Stored records:
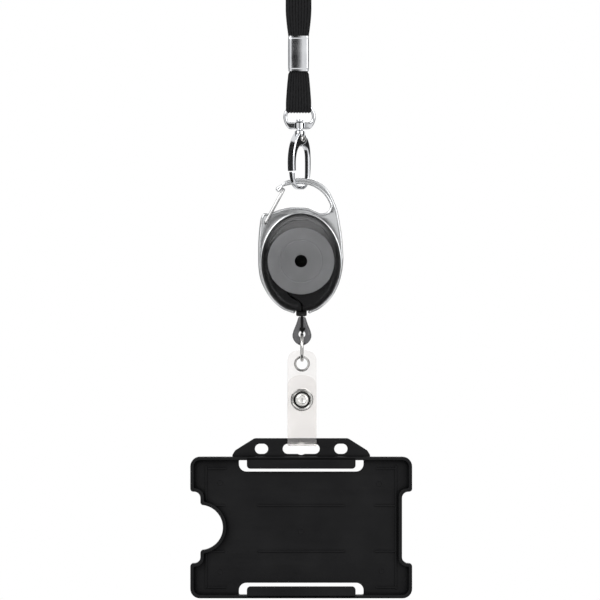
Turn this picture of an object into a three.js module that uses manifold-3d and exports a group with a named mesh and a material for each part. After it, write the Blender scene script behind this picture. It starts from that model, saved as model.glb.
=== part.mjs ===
// Lanyard badge holder: cord lanyard, swivel snap hook, carabiner badge reel, vinyl strap, card holder.
// Millimetres, +X to the wearer's left, -Y to the front, +Z up. The origin is the top of the hanging cord.
import * as THREE from 'three';
import * as BufferGeometryUtils from 'three/addons/utils/BufferGeometryUtils.js';
import Module from 'manifold-3d';

const wasm = await Module();
wasm.setup();

// ---------------------------------------------------------------- driving sizes

const GAP = 0.3; // between pieces that touch
const SNUG = 0.2; // between small metal pieces that touch

const CORD = { width: 10.6, thick: 1.5 };

const HANK = { height: 200, loopRadius: 10, waist: 7.8, tieAt: 152, tailDepth: 11, tailFrom: 2.6 };
const TIE = { height: 6, wall: 1.2 };

const CRIMP = { x: -1.0, below: 18, width: 8.7, height: 14.7, depth: 5.2, wall: 0.6, bevel: 0.5 };

const EYE = { x: -0.6, barBelowCrimp: 14.25, wire: 1.9, soften: 0.4 };
const EYE_SHAPE = { topHalf: 3.7, midHalf: 6.7, footHalf: 4.0, height: 10.4, midAt: 4.7, side: 1.8 };
const EYE_BOSS = { radius: 2.3, height: 2.95 };
const LOOP = { width: 10.3, throat: 6.6 };

const POST = { radius: 0.9, headRadius: 1.65, headHeight: 1.2, intoHook: 1.6, flange: 0.9 };

const HOOK = {
  x: -0.5, turn: 45, halfWidth: 5.5, height: 24.4, thick: 2.4, neckThick: 3.4, neckHalf: 2.3,
  side: 1.65, foot: 1.6, squareness: 2.6, rivetBelow: 3.5, bossRadius: 2.2, bossThick: 1.7,
  tipBelow: 17.1, eyeTopBelow: 6.6,
};
const HOOK_GATE = { cheek: 0.7, wall: 0.8, eyeRadius: 2.4, tipGap: 0.65, swingRoom: 0.9 };
const RIVET = { radius: 0.8, headRadius: 1.3, head: 0.5 };
const LEAF = { thick: 0.35, width: 1.6, length: 4.5 };

const FRAME = { x: 0, thick: 2.8, soften: 0.5, rim: 1.3, recess: 0.5, barHeight: 2.5, archSag: 0.45, footGap: 6 };
const WIRE = { radius: 0.6, pivotX: -14.6, pivotZ: 15.6, tipX: -7.1, tipZ: 29.5, bend: 1.3 };

const CASE = {
  halfWidth: 16.15, halfHeight: 20.1, depth: 11, wall: 1.2, lip: 0.5, edge: 2.6, flatShare: 0.8,
};
const DRUM = { radius: 13.65, coreRadius: 7.6, flange: 0.8, width: 1.9, front: 4.1 };
const AXLE = { radius: 2.3, headRadius: 3.0, head: 0.6 };
const SPRING = { thick: 0.35, width: 3.0, turns: 5, inner: 3.6, outer: 12.6 };

const LINE = { radius: 0.4, depth: 1.1, woundRadius: 12.3 };
const GUIDE = { width: 4.4, height: 2.4, depth: 4.4, bore: 0.75 };
const DROP = { x: 0.4, topHalf: 1.75, half: 3.95, height: 11.8, widestUp: 4.2, thick: 3, hole: 1.4, holeUp: 4.7 };
const KNOT = { radius: 0.6, above: 2.2 };

const RING = { radius: 5.3, wire: 0.7 };

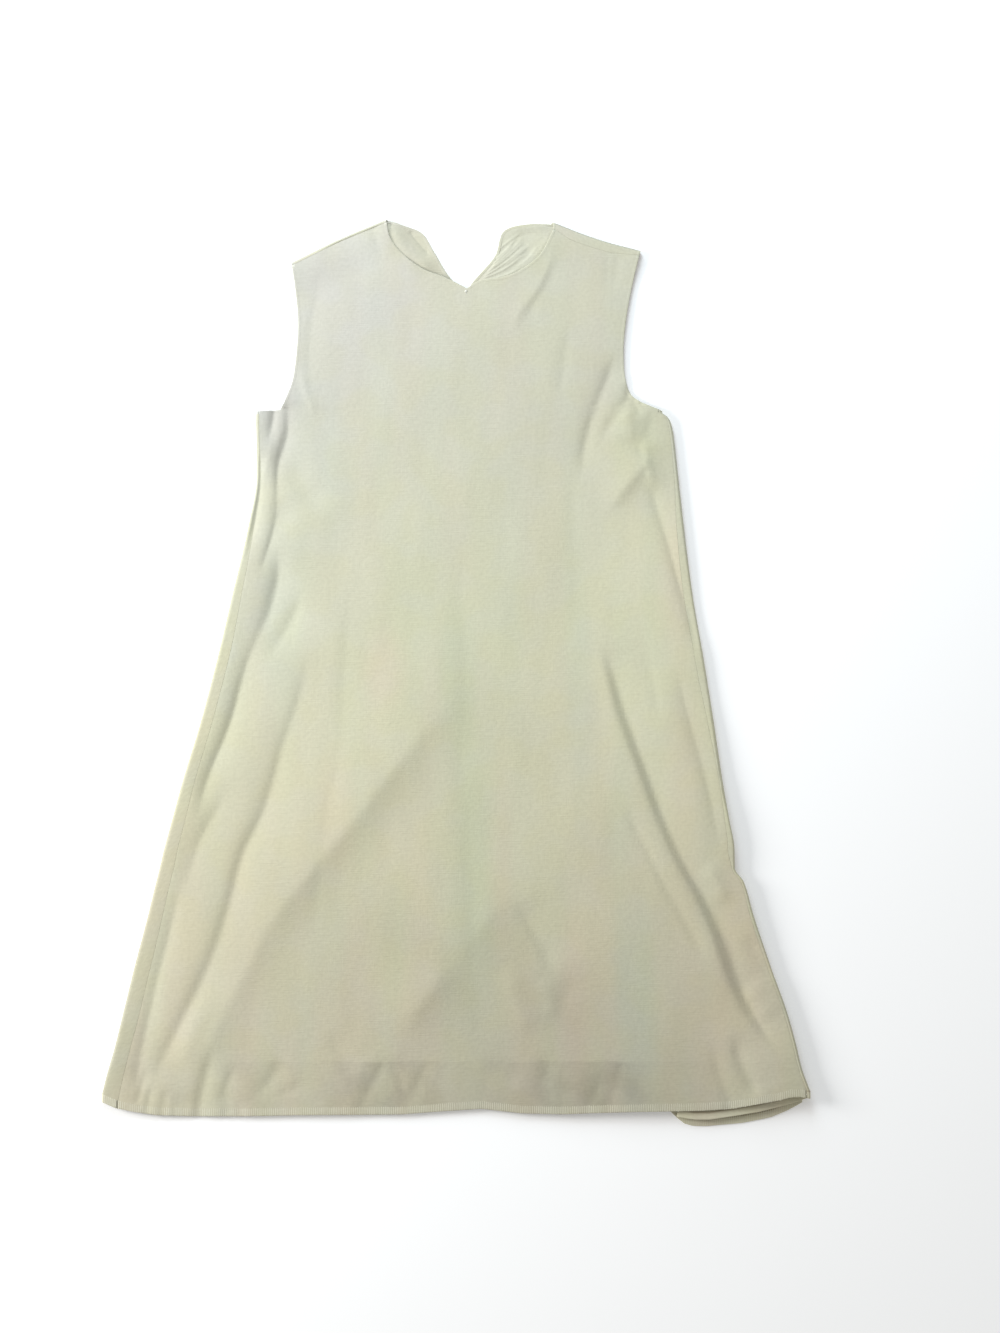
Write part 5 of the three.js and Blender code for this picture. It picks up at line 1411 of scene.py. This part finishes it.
def stitched_edge(name, inner, outer, finish, thread_finish, last=-1):
    """The overlocked edge of one panel, and the threads on it up to the last given point."""
    bm = new_cloth_mesh()
    up = rolled_edge(bm, inner, outer, HEM_WALL, HEM_FLATNESS)
    edge = cloth_object(name + "_cloth", bm, finish, thickness=0)
    bm = overlocking(inner, outer, up, last)
    threads = cloth_object(name + "_threads", bm, thread_finish, thickness=0)
    for piece in (edge, threads):
        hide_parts(name)


def hem_lines(row, settle):
    """The upper and lower line of a hem edge below a panel's lowest row."""
    return [settle(row, distance) for distance in (-HEM_OVERLAP, SEAM_GAP + HEM_WIDTH)]


def settled_on_front(row, distance):
    """A line of the front's hem edge, moved down from the panel's lowest row."""
    return edge_on_front(row - (0, distance))


def let_down(row, distance):
    """The same for the back's, at the heights of its own row."""
    return row - np.array((0, distance, -BACK_HEM_LIFT)) * MM


hem_finish = crepe("overlocked_crepe", hem_band=False, shade=0.95)
# The back's hem edge has painted light on its tuck and painted shade along its edge under the front's hem.
under_finish = crepe("overlocked_under_crepe", hem_band=False, shade=0.95, gap_shaded=True)
thread_finish = Finish("overlock_thread", Sheen_Weight=0.3, Specular_IOR_Level=0.3)
twist = thread_finish.noise(thread_finish.cloth_place(), 40)
thread_tone = thread_finish.between(twist, (0.64, 0.62, 0.48), (0.78, 0.76, 0.64))
thread_finish.wear(Base_Color=thread_tone, Roughness=0.7 + twist * 0.1)

# The front's hem edge goes on a little past both ends of the panel's lowest row, over the seams.
front_hem_row = body[0].copy()
front_hem_row[[0, -1], 0] += (-7 * SEAM_GAP, 2 * SEAM_GAP)
front_lines = hem_lines(front_hem_row, settled_on_front)
back_lines = hem_lines(back_body[0], let_down)
tuck_begins = turned + len(LEFT_PARTS)
stitched_edge("hem_edge_front", *front_lines, hem_finish, thread_finish.material)
stitched_edge("hem_edge_back", *back_lines, under_finish, thread_finish.material, last=tuck_begins)

# ---------------------------------------------------------------------------------------------
# The bead at the notch
# ---------------------------------------------------------------------------------------------
# A tiny off-white bead closes the point of the front neckline. It is sewn on with a knotted thread
# that shows as a smaller dot below it, and both are pulled well into the cloth.

BEAD = (10, 874.4)
KNOT = (10.2, 872.1)
BEAD_RADIUS = 1.5
KNOT_RADIUS = 0.6
BEAD_FLATNESS = 0.35
bead_z = float(front_height(*BEAD)) + CLOTH / 2
bm = bmesh.new()
for (x, y), radius in ((BEAD, BEAD_RADIUS), (KNOT, KNOT_RADIUS)):
    ball = bmesh.ops.create_uvsphere(bm, u_segments=24, v_segments=16, radius=radius * MM)["verts"]
    bmesh.ops.scale(bm, vec=(1, 1, BEAD_FLATNESS), verts=ball)
    bmesh.ops.translate(bm, vec=Vector(in_place(x, y, bead_z)), verts=ball)
bead_finish = Finish("bead_gloss", Coat_Weight=0.1, Coat_Roughness=0.3)
pearl = bead_finish.add("ShaderNodeTexCoord", {}, {}, out="Object")
cloud = bead_finish.noise(pearl, 700)
bead_tone = bead_finish.between(cloud, (0.58, 0.57, 0.49), (0.66, 0.65, 0.57))
bead_finish.wear(Base_Color=bead_tone, Roughness=0.45 + cloud * 0.15)
bead = cloth_object("notch_bead_shell", bm, bead_finish.material, thickness=0)
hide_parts("notch_bead")
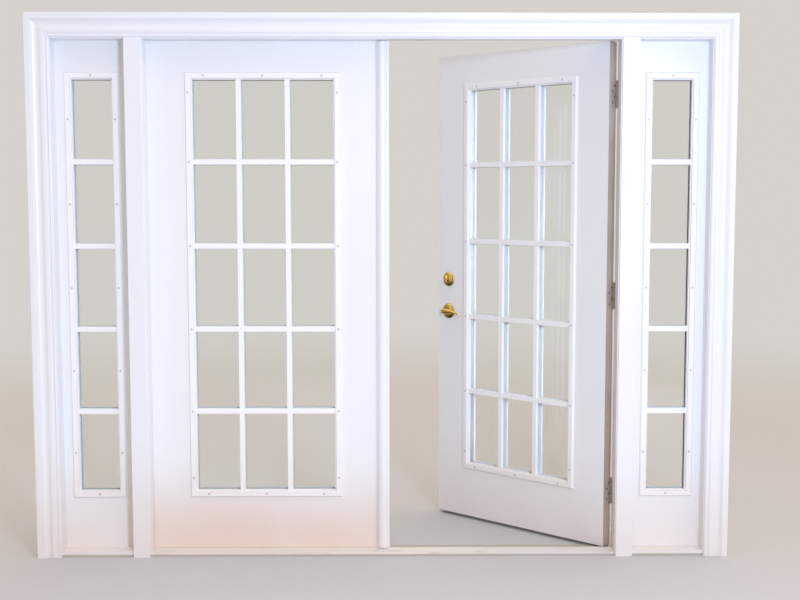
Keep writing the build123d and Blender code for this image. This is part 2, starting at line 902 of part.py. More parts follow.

▸ Request: Give every line of the material again, exactly as it reads.

▸ Solved exercise:
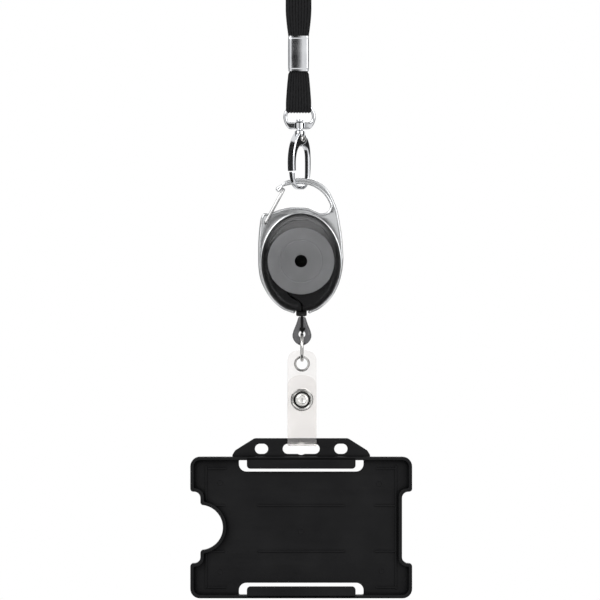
Turn this picture of an object into a three.js module that uses manifold-3d and exports a group with a named mesh and a material for each part. After it, write the Blender scene script behind this picture. It starts from that model, saved as model.glb.
=== part.mjs ===
// Lanyard badge holder: cord lanyard, swivel snap hook, carabiner badge reel, vinyl strap, card holder.
// Millimetres, +X to the wearer's left, -Y to the front, +Z up. The origin is the top of the hanging cord.
import * as THREE from 'three';
import * as BufferGeometryUtils from 'three/addons/utils/BufferGeometryUtils.js';
import Module from 'manifold-3d';

const wasm = await Module();
wasm.setup();

// ---------------------------------------------------------------- driving sizes

const GAP = 0.3; // between pieces that touch
const SNUG = 0.2; // between small metal pieces that touch

const CORD = { width: 10.6, thick: 1.5 };

const HANK = { height: 200, loopRadius: 10, waist: 7.8, tieAt: 152, tailDepth: 11, tailFrom: 2.6 };
const TIE = { height: 6, wall: 1.2 };

const CRIMP = { x: -1.0, below: 18, width: 8.7, height: 14.7, depth: 5.2, wall: 0.6, bevel: 0.5 };

const EYE = { x: -0.6, barBelowCrimp: 14.25, wire: 1.9, soften: 0.4 };
const EYE_SHAPE = { topHalf: 3.7, midHalf: 6.7, footHalf: 4.0, height: 10.4, midAt: 4.7, side: 1.8 };
const EYE_BOSS = { radius: 2.3, height: 2.95 };
const LOOP = { width: 10.3, throat: 6.6 };

const POST = { radius: 0.9, headRadius: 1.65, headHeight: 1.2, intoHook: 1.6, flange: 0.9 };

const HOOK = {
  x: -0.5, turn: 45, halfWidth: 5.5, height: 24.4, thick: 2.4, neckThick: 3.4, neckHalf: 2.3,
  side: 1.65, foot: 1.6, squareness: 2.6, rivetBelow: 3.5, bossRadius: 2.2, bossThick: 1.7,
  tipBelow: 17.1, eyeTopBelow: 6.6,
};
const HOOK_GATE = { cheek: 0.7, wall: 0.8, eyeRadius: 2.4, tipGap: 0.65, swingRoom: 0.9 };
const RIVET = { radius: 0.8, headRadius: 1.3, head: 0.5 };
const LEAF = { thick: 0.35, width: 1.6, length: 4.5 };

const FRAME = { x: 0, thick: 2.8, soften: 0.5, rim: 1.3, recess: 0.5, barHeight: 2.5, archSag: 0.45, footGap: 6 };
const WIRE = { radius: 0.6, pivotX: -14.6, pivotZ: 15.6, tipX: -7.1, tipZ: 29.5, bend: 1.3 };

const CASE = {
  halfWidth: 16.15, halfHeight: 20.1, depth: 11, wall: 1.2, lip: 0.5, edge: 2.6, flatShare: 0.8,
};
const DRUM = { radius: 13.65, coreRadius: 7.6, flange: 0.8, width: 1.9, front: 4.1 };
const AXLE = { radius: 2.3, headRadius: 3.0, head: 0.6 };
const SPRING = { thick: 0.35, width: 3.0, turns: 5, inner: 3.6, outer: 12.6 };

const LINE = { radius: 0.4, depth: 1.1, woundRadius: 12.3 };
const GUIDE = { width: 4.4, height: 2.4, depth: 4.4, bore: 0.75 };
const DROP = { x: 0.4, topHalf: 1.75, half: 3.95, height: 11.8, widestUp: 4.2, thick: 3, hole: 1.4, holeUp: 4.7 };
const KNOT = { radius: 0.6, above: 2.2 };

const RING = { radius: 5.3, wire: 0.7 };

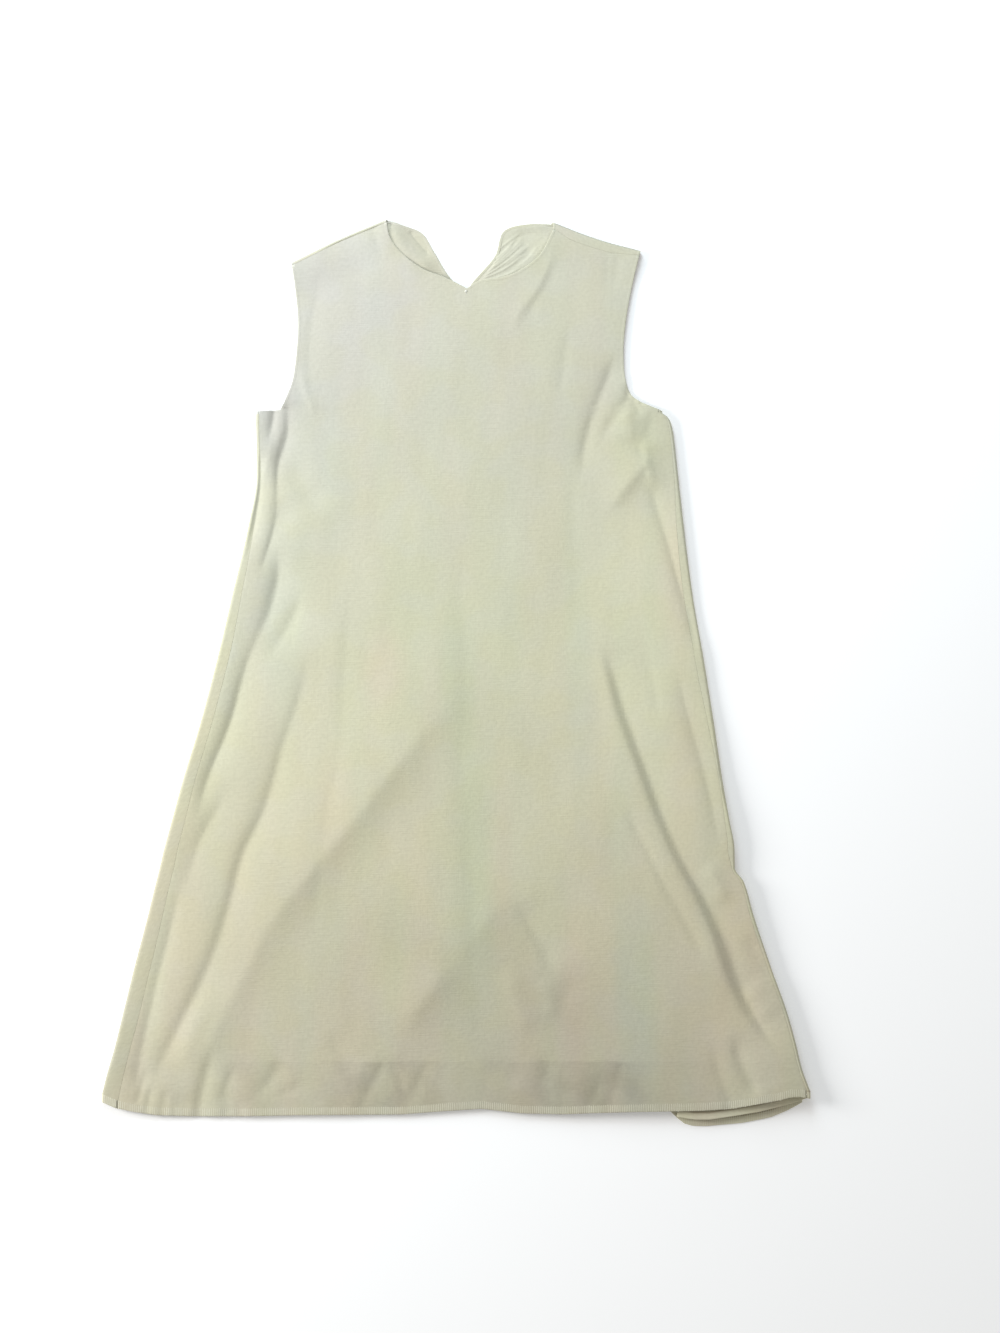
Write part 5 of the three.js and Blender code for this picture. It picks up at line 1411 of scene.py. This part finishes it.
def stitched_edge(name, inner, outer, finish, thread_finish, last=-1):
    """The overlocked edge of one panel, and the threads on it up to the last given point."""
    bm = new_cloth_mesh()
    up = rolled_edge(bm, inner, outer, HEM_WALL, HEM_FLATNESS)
    edge = cloth_object(name + "_cloth", bm, finish, thickness=0)
    bm = overlocking(inner, outer, up, last)
    threads = cloth_object(name + "_threads", bm, thread_finish, thickness=0)
    for piece in (edge, threads):
        hide_parts(name)


def hem_lines(row, settle):
    """The upper and lower line of a hem edge below a panel's lowest row."""
    return [settle(row, distance) for distance in (-HEM_OVERLAP, SEAM_GAP + HEM_WIDTH)]


def settled_on_front(row, distance):
    """A line of the front's hem edge, moved down from the panel's lowest row."""
    return edge_on_front(row - (0, distance))


def let_down(row, distance):
    """The same for the back's, at the heights of its own row."""
    return row - np.array((0, distance, -BACK_HEM_LIFT)) * MM


hem_finish = crepe("overlocked_crepe", hem_band=False, shade=0.95)
# The back's hem edge has painted light on its tuck and painted shade along its edge under the front's hem.
under_finish = crepe("overlocked_under_crepe", hem_band=False, shade=0.95, gap_shaded=True)
thread_finish = Finish("overlock_thread", Sheen_Weight=0.3, Specular_IOR_Level=0.3)
twist = thread_finish.noise(thread_finish.cloth_place(), 40)
thread_tone = thread_finish.between(twist, (0.64, 0.62, 0.48), (0.78, 0.76, 0.64))
thread_finish.wear(Base_Color=thread_tone, Roughness=0.7 + twist * 0.1)

# The front's hem edge goes on a little past both ends of the panel's lowest row, over the seams.
front_hem_row = body[0].copy()
front_hem_row[[0, -1], 0] += (-7 * SEAM_GAP, 2 * SEAM_GAP)
front_lines = hem_lines(front_hem_row, settled_on_front)
back_lines = hem_lines(back_body[0], let_down)
tuck_begins = turned + len(LEFT_PARTS)
stitched_edge("hem_edge_front", *front_lines, hem_finish, thread_finish.material)
stitched_edge("hem_edge_back", *back_lines, under_finish, thread_finish.material, last=tuck_begins)

# ---------------------------------------------------------------------------------------------
# The bead at the notch
# ---------------------------------------------------------------------------------------------
# A tiny off-white bead closes the point of the front neckline. It is sewn on with a knotted thread
# that shows as a smaller dot below it, and both are pulled well into the cloth.

BEAD = (10, 874.4)
KNOT = (10.2, 872.1)
BEAD_RADIUS = 1.5
KNOT_RADIUS = 0.6
BEAD_FLATNESS = 0.35
bead_z = float(front_height(*BEAD)) + CLOTH / 2
bm = bmesh.new()
for (x, y), radius in ((BEAD, BEAD_RADIUS), (KNOT, KNOT_RADIUS)):
    ball = bmesh.ops.create_uvsphere(bm, u_segments=24, v_segments=16, radius=radius * MM)["verts"]
    bmesh.ops.scale(bm, vec=(1, 1, BEAD_FLATNESS), verts=ball)
    bmesh.ops.translate(bm, vec=Vector(in_place(x, y, bead_z)), verts=ball)
bead_finish = Finish("bead_gloss", Coat_Weight=0.1, Coat_Roughness=0.3)
pearl = bead_finish.add("ShaderNodeTexCoord", {}, {}, out="Object")
cloud = bead_finish.noise(pearl, 700)
bead_tone = bead_finish.between(cloud, (0.58, 0.57, 0.49), (0.66, 0.65, 0.57))
bead_finish.wear(Base_Color=bead_tone, Roughness=0.45 + cloud * 0.15)
bead = cloth_object("notch_bead_shell", bm, bead_finish.material, thickness=0)
hide_parts("notch_bead")
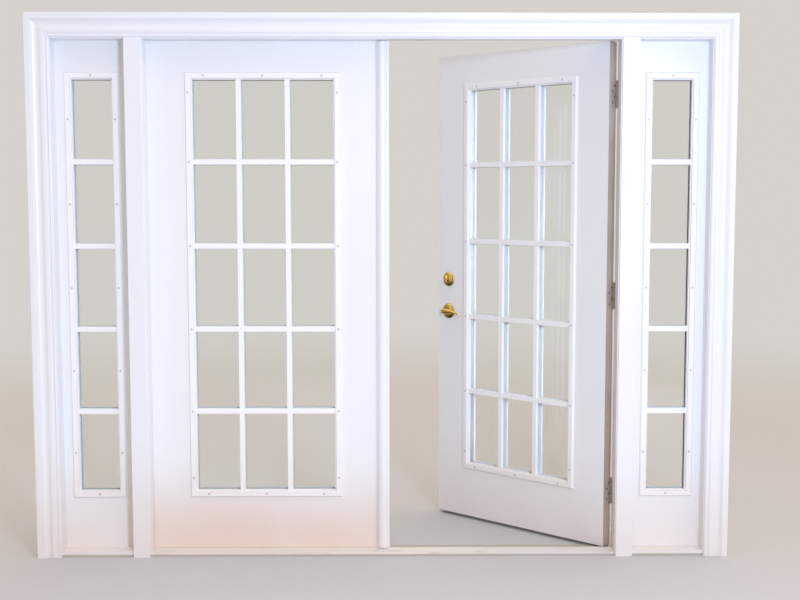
Keep writing the build123d and Blender code for this image. This is part 2, starting at line 902 of part.py. More parts follow.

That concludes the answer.